First, this term 'rinsing.' Bourbon producers have always rinsed barrels. When the newly dumped barrel has stopped draining, a worker with a hose squirts some water into it, rolls it over again, and dumps the water out. This is mostly to rinse out loose sediment, but it gets some whiskey too.
That's not what the article is about. They are using 'rinsing' as a euphemism to describe something else entirely, and it is nothing new. Jack Daniel's started to do it 16 years ago. Here is how I described the process in The Bourbon Country Reader in 2007, after I watched them do it.
"When whiskey barrels are dumped, they never give up 100 percent of their contents. A small amount of whiskey stays behind, trapped in the wood.
"At a new facility near a cluster of warehouses, several miles from the tourist sites, Jack Daniel’s is doing something no other distillery has tried to recapture some of that lost product.
"After dumping, each empty barrel is sent to this building (a big, feature-less, steel-clad industrial structure) where it is loaded with about 20 gallons of water, a level which, with the barrel standing on end, doesn’t quite reach the now-open bunghole.

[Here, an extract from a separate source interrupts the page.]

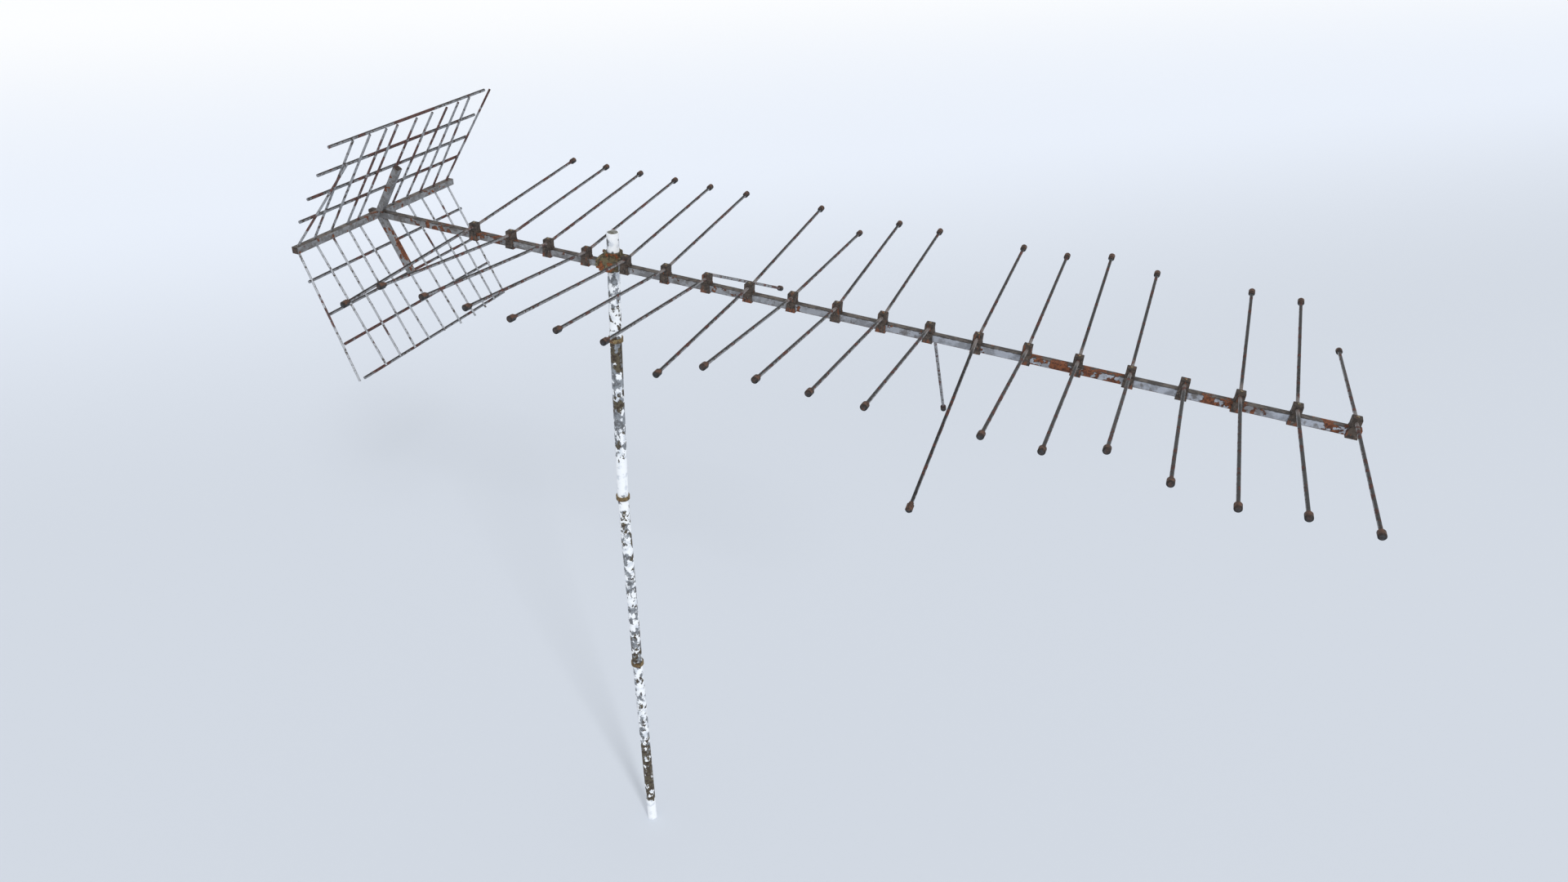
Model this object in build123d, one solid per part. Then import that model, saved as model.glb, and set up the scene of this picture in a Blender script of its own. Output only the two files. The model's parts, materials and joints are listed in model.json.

"After they receive their water, these barrels are placed on pallets, nine at a time, and stacked up about ten high in the warehouse portion of the building, where they sit for three to four weeks.
"The water is then dumped out and used to dilute barrel proof whiskey down to its bottling proof.
"There was a previous system, in which the barrels were merely rinsed. This new system produces five times as much additional product, as measured by its alcohol content."
Jim Beam started to do something similar in 2011. They passed it on to Maker's Mark in 2013. Their process uses heat and agitation, similar to a practice beloved by youngsters throughout whiskey country known as 'sweating' a barrel. Kids would ‘liberate’ a freshly-dumped barrel from one of the local distilleries, put a few gallons of water in it, plug up the bung hole, and roll the barrel around in the hot sun until they got bored. The resulting liquid usually contained enough alcohol to deliver a light buzz.
Unless one can press a herd of thirsty teenagers into service, the process requires a dedicated facility. It's not cheap. That's why the practice isn't universal. If a scotch-maker is buying used bourbon barrels without determining how they were processed, whose fault is that?